In the listing that follows, how many lines contain "This"? Give the number only.

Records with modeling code
------------------------------------------------

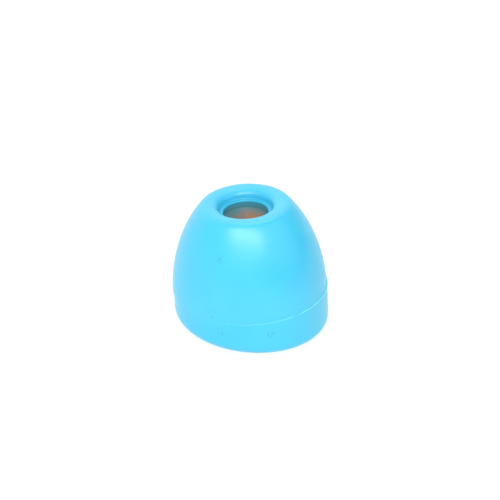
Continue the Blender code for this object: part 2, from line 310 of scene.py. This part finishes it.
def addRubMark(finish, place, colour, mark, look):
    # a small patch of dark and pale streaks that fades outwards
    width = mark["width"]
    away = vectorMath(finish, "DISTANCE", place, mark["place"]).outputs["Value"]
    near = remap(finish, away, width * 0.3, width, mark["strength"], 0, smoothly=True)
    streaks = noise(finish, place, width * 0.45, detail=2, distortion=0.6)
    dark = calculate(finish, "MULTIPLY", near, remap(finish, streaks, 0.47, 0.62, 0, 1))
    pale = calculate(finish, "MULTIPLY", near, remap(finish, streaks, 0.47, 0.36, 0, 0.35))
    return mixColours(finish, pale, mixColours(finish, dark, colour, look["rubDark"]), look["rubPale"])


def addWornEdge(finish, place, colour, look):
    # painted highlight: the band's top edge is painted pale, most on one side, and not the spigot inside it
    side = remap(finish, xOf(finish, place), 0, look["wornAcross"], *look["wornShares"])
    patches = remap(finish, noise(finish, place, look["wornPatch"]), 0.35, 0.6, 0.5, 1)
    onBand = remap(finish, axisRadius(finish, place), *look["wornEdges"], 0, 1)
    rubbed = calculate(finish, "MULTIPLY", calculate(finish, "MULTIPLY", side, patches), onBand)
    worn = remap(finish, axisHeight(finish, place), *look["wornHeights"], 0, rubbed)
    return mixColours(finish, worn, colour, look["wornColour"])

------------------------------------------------

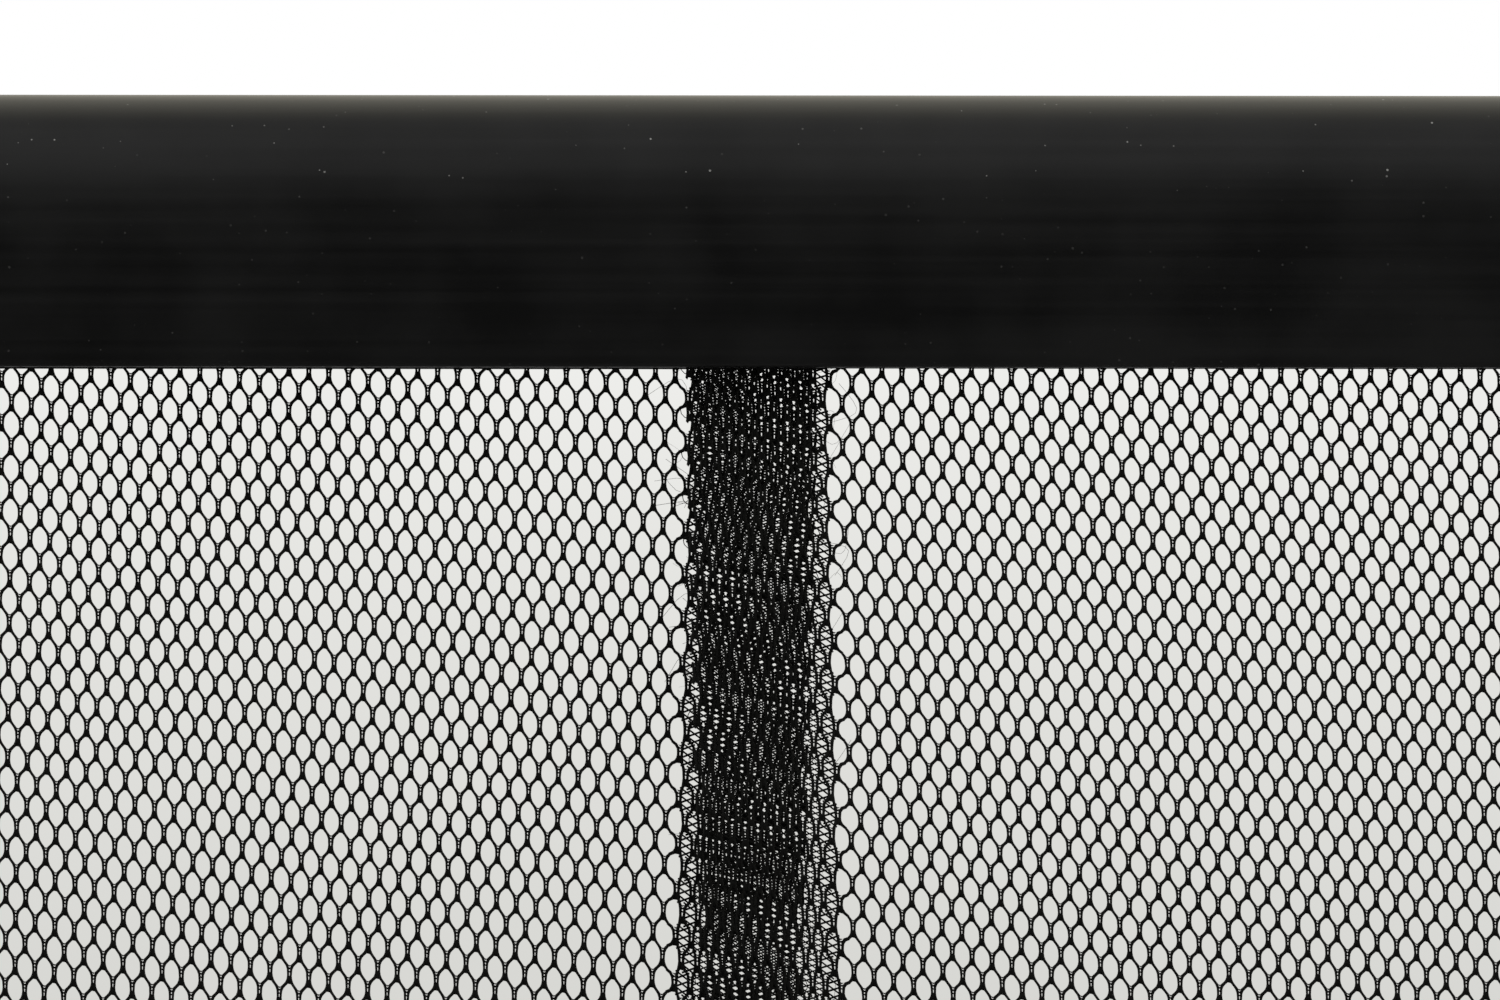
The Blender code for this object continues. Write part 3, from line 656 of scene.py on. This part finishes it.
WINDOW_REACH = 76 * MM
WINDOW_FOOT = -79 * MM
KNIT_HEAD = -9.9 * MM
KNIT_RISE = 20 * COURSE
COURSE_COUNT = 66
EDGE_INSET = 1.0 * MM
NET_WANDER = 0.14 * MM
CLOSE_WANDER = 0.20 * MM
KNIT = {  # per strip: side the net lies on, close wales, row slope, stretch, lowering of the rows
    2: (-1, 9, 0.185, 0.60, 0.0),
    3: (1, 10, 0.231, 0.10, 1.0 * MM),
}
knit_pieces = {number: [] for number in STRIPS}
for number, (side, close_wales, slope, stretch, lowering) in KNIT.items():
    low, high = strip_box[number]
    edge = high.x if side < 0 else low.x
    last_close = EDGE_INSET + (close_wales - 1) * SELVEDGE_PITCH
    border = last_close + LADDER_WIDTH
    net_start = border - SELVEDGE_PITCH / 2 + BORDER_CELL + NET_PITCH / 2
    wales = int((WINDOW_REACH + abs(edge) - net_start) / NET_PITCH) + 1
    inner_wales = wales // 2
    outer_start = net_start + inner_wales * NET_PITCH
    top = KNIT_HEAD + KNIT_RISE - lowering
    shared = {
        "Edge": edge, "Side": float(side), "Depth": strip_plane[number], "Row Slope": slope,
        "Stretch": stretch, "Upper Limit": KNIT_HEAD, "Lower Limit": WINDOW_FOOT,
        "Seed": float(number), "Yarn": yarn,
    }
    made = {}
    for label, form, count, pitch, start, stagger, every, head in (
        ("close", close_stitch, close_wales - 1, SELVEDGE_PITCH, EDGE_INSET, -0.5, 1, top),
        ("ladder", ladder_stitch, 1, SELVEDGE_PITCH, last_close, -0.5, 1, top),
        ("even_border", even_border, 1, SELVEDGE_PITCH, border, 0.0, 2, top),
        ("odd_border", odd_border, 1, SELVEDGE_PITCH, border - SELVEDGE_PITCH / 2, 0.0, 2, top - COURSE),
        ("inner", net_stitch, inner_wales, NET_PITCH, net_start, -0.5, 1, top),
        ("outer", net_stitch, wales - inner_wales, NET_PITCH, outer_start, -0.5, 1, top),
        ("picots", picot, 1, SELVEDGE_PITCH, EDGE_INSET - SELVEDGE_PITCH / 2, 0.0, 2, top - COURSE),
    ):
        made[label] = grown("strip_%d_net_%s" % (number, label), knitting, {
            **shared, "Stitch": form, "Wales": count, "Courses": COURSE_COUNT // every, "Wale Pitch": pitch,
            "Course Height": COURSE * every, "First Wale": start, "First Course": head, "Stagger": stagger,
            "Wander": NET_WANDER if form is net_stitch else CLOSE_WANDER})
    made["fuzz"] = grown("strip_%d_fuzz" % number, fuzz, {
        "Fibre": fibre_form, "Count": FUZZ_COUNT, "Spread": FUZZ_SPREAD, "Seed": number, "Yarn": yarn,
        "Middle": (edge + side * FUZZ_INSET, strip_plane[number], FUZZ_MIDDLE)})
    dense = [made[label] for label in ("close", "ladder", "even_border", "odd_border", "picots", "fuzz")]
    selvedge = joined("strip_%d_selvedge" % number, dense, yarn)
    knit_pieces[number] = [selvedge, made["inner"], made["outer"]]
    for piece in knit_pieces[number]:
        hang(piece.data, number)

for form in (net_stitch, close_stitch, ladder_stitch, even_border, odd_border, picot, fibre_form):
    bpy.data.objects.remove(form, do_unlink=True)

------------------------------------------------

WORKED ANSWER: 2